Lovely idea! may I suggest to heat and stir the sauce and the pasta together in a pan on the fire, the flavours blend better this way. it’s called “saltare la pasta”
Bolognese is a definite fave at my house. To save a bit of cash, we tend to make it vegetarian or use portabellos instead of meat. I do acknowledge that the flavor suffers a little bit for it, but it is still delish!
I love bolognese sauce! I’ve never made fresh pasta before… always felt too intimidating. I’m intrigued though! ;)
Hi Joy
do you know we had the same yesterday lunch?
Homemade tagliatelle with a bolognese souce (with beef, pok and a slice of bacon). I skipped the cream… in Italy we don’t use it so much! (But we have a kind of it with pasta: bolognese sauce, cream mixed together with short pasta (like penne) sprinkle of parmesan cheese and broiled in the oven until crisp).
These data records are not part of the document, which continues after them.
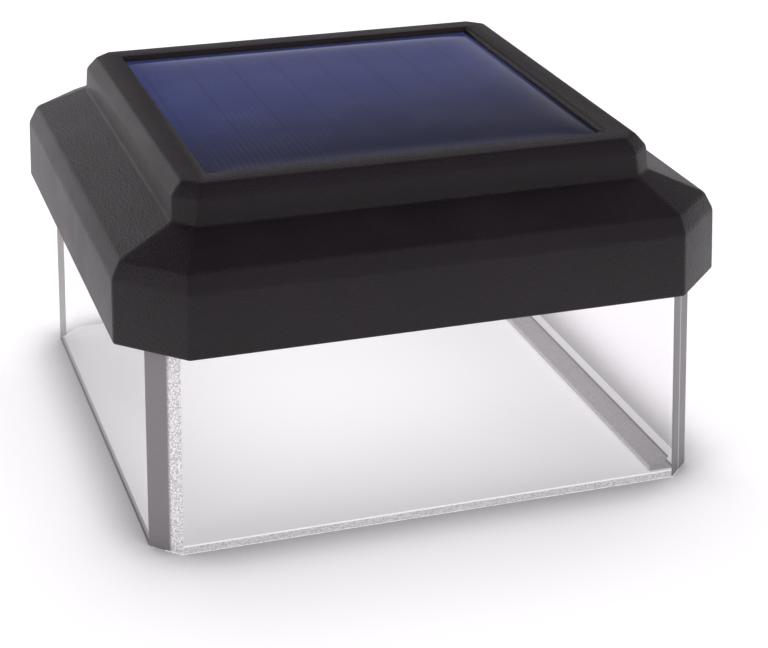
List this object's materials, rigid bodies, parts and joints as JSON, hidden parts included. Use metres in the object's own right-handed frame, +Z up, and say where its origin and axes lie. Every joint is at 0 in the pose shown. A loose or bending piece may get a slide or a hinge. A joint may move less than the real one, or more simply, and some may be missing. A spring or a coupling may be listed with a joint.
{
  "type": "deck post cap light",
  "caption": "Square post cap light: black roof with a recessed solar panel on a clear skirt that slips over a post, with battery bay and switch beneath.",
  "frame": {"origin": "middle of the clear skirt's bottom rim, which is the lowest face", "axes": "+Z up, front face towards -Y, the skirt's inner ledge on the +X side"},
  "size_m": [0.11, 0.11, 0.0634],
  "materials": {
    "cap_black": "black, fine moulded texture, softly rounded edges",
    "clear_plastic": "clear and polished, frosted along its rim and corners",
    "cover_black": "black, plain moulded",
    "seal_grey": "grey silicone",
    "tape_black": "black foam tape",
    "board_blue": "dark blue coated circuit board",
    "board_green": "green coated circuit board",
    "board_white": "white coated circuit board",
    "cell_blue": "dark blue silicon with fine pale lines",
    "resin_clear": "clear glossy cast resin with a domed edge",
    "screw_steel": "plain zinc-plated steel",
    "contact_steel": "nickel-plated spring steel",
    "cell_steel": "nickel-plated steel can",
    "sleeve_green": "green shrink sleeve",
    "chip_black": "black moulded package",
    "ferrite": "dark grey ferrite",
    "can_aluminium": "drawn aluminium can",
    "switch_steel": "folded steel can",
    "knob_black": "black moulded knob",
    "lamp_white": "white package with a pale yellow lens",
    "lead_red": "red insulation",
    "lead_black": "black insulation"
  },
  "bodies": {
    "housing": {"cap_shell": "cap_black", "lens_skirt": "clear_plastic", "skirt_seal": "seal_grey", "panel_tape": "tape_black", "panel_board": "board_blue", "solar_cells": "cell_blue", "panel_resin": "resin_clear", "base_cover": "cover_black", "cover_gasket": "seal_grey", "cover_screws": "screw_steel", "main_board": "board_green", "board_screws": "screw_steel", "driver_chip": "chip_black", "storage_inductor": "ferrite", "filter_capacitor": "can_aluminium", "resistors": "chip_black", "switch_case": "switch_steel", "light_strip_front": "board_white", "light_strip_right": "board_white", "light_strip_back": "board_white", "light_strip_left": "board_white", "lamps_front": "lamp_white", "lamps_right": "lamp_white", "lamps_back": "lamp_white", "lamps_left": "lamp_white", "battery_cell": "cell_steel", "battery_sleeve": "sleeve_green", "contact_plus": "contact_steel", "contact_minus": "contact_steel", "panel_lead_red": "lead_red", "panel_lead_black": "lead_black", "battery_lead_red": "lead_red", "battery_lead_black": "lead_black", "strip_lead_red": "lead_red", "strip_lead_black": "lead_black", "strip_jumper_right": "lead_black", "strip_jumper_back": "lead_black", "strip_jumper_left": "lead_black"},
    "door": {"battery_door": "cover_black", "door_seal": "seal_grey", "door_screws": "screw_steel"},
    "switch": {"switch_slider": "knob_black"}
  },
  "joints": [
    {"name": "door_lift", "type": "slide", "parent": "housing", "child": "door", "axis": [0, 0, -1], "range_m": [0, 0.03]},
    {"name": "switch_slide", "type": "slide", "parent": "housing", "child": "switch", "axis": [1, 0, 0], "range_m": [0, 0.002]}
  ]
}
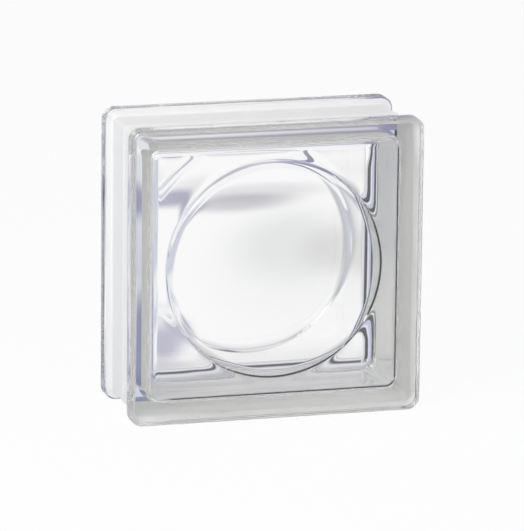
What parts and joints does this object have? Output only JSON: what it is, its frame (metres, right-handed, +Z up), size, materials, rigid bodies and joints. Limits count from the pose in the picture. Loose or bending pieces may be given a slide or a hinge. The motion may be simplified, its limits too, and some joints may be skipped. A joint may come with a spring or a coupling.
{
  "type": "hollow glass block",
  "caption": "Square hollow glass building block: two pressed glass halves fused rim to rim, with a round relief inside each pane and a recessed groove around the edge.",
  "frame": {"origin": "middle of the underside, half way between the two panes, where the fused seam meets the level that the lips stand on", "axes": "+Z up, -Y out of the front pane, +Y out of the back pane, +X to the right when the front pane is seen from outside"},
  "size_m": [0.19, 0.08, 0.19],
  "materials": {
    "clear_glass": "clear pressed glass with a faint green tint, and a white bonding coat in the recessed groove around the edge"
  },
  "bodies": {
    "root": {"front_half": "clear_glass", "back_half": "clear_glass"}
  },
  "joints": []
}
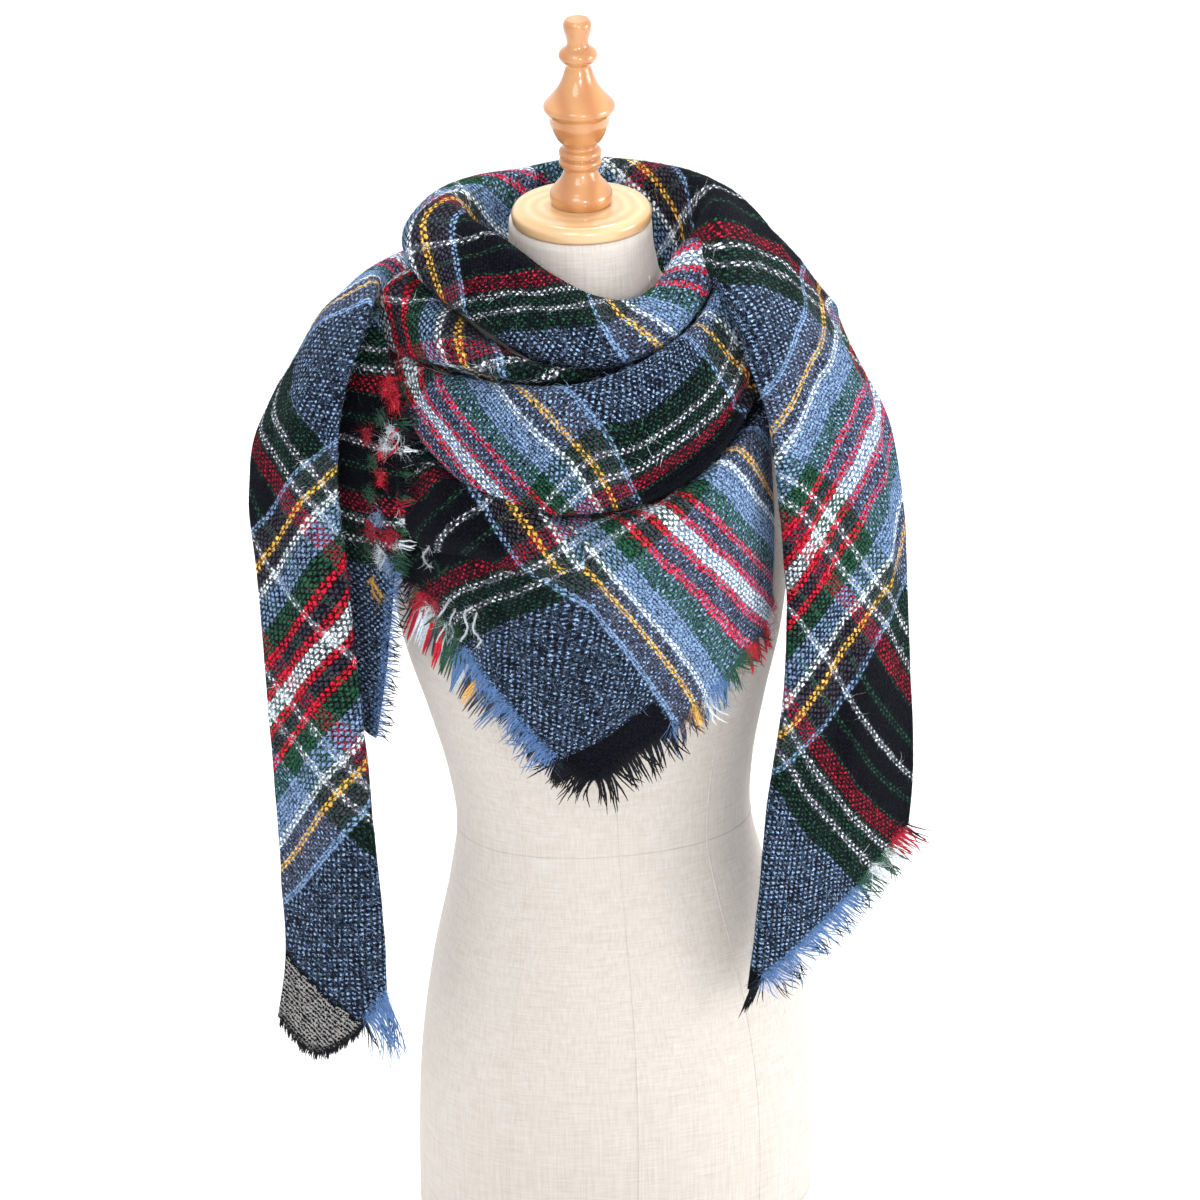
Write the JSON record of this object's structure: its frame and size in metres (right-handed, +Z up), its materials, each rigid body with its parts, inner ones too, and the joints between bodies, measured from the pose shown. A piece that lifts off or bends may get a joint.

Happy to know you enjoy italian style cooking
cheers Martina
This looks like the perfect comfort food!
i’m overwhelmed by my recipe collection and the good intentions i have to organize them. how do you organize yours? i’ve got lots of cute binders from target and loads of clear page protectors for inserting recipes. or maybe i could scan everything, but it’s daunting…any advice? many thanks :)
Hummm, I love fresh pasta and this bolognese sauce looks so delicious !
great recipe and great writing–i enjoy reading your blog as much as i enjoy the baking/cooking–can you recommend some of your favorite rose wines? thanks!
Not only are you a pasta queen, you are the word girl (eg: a fine writer), not to mention have a killer plate collection Anthropologie could sell and make millions on. Srsly. I collect blue & white ceramic plates, but now thinking green green Green!
Because we call it ragu.
ah, bolognese! there is nothing like bolognese in bologna… i’ll never forget it and i’m not sure i could ever recreate it. but this looks pretty authentic, i trust mario! and you. thanks for the recipe!
So a bunch of years ago, I got a pasta roller for myself for Christmas and was ashamed to say that I didn’t like the pasta… I couldn’t believe that I invested in a pasta roller and everyone swears by fresh pasta and I didn’t know why I didn’t like it.
Being American, I made pasta the way that we eat spaghetti here… boil the pasta, make the sauce, dump it all on your plate and go to town. Well, not so, my friends.
Three years ago I went to Italy and found out how to really cook the fresh pasta. Once you boil it and it is almost al dente, they put some of the sauce into another skillet on medium, add the al dente pasta with some of the cooking water and let it simmer. This way the pasta would soak up the yummy goodness of the sauce. The pasta will be perfectly al dente with the 3-4 min simmer in the sauce and the marriage of the pasta with the sauce will be sublime. (They don’t do this with fresh sauces like pesto, though… they just toss it in a bowl with the sauce and some cooking water)
Anyway, this has changed my life and I am happily making use of my pasta roller now! :) Hope this helps anyone making pasta!
LOVE fresh pasta. LOVE bolognese. LOVE your blog!!!
Joy,
This looks really GOOD! There is a pasta sauce from Chef’s Restaurant in Bflo NY which is the only meat sauce I like… but this looks so good, I will try it! Later I’ll let you know just how much I loved it and am expecting to!
Deborah
Joy, for real? I think our brains are linked somehow. NO JOKE, I was just thinking to myself this weekend, “I wonder if Joy has a favorite spaghetti recipe?”
If I didn’t just drool over your pictures and recipes before, now that I’m pregnant again I absolutely obsess over them! I heart your blog with a fierce passion!
I’m with Heidi. I think Joy has some crazy psychic powers or something because I was totally talking about her peanut butter and bacon cookies today and then she tweeted about them like an hour later!
Oh Yummy! That’s so fantastic since I was always wanting a recipe for this that is tried and true. Thank you, my friend!
On a side note, mixing meats is SO smart! I recently doubled my recipe for my homemade lasagna. I know a new mother and her family has been eating takeout for 6 mths now! Yikes! I did pork sausage and very lean ground beef. Half for our family, half for them…it was beyond good! The pork had red pepper flakes…sooo many layers of fantastico flavors.
Can’t wait to try this! I’m thinking tomorrow for dinner! :P
Hello lova. The sauce I mean. I can’t wait~
Okay, you made me hungry and it’s 9:00PM at night.
All kidding aside, this looks phenomenally delicious!
Joy, this look so yummy! I haven’t made bolognase since last winter, I guess it’s time to dig in to rich, homey stuff like this again. I totally agree on the need for carrots, and I usually put a bit of diced pepperoni in my bolognase, but I think I’m going to try your recipe this week. Thanks!
wow! I dream of making my own pasta someday..
I think I’ll have to try this one this week! I may use a ground soy substitute for the meats (I’m a vegetarian and hopefully that will lighten it up a bit) but the rest sounds delicious!
Also, your shoes AND aprons are cuter than Mario’s! Thanks for the great recipe to try!
Mmmm looks like the perfect comfort food. Now my husband wants this tonight!!
I was just wondering what to make for dinner! :D
Love Mario’s recipes. His orange Crocs… not so much.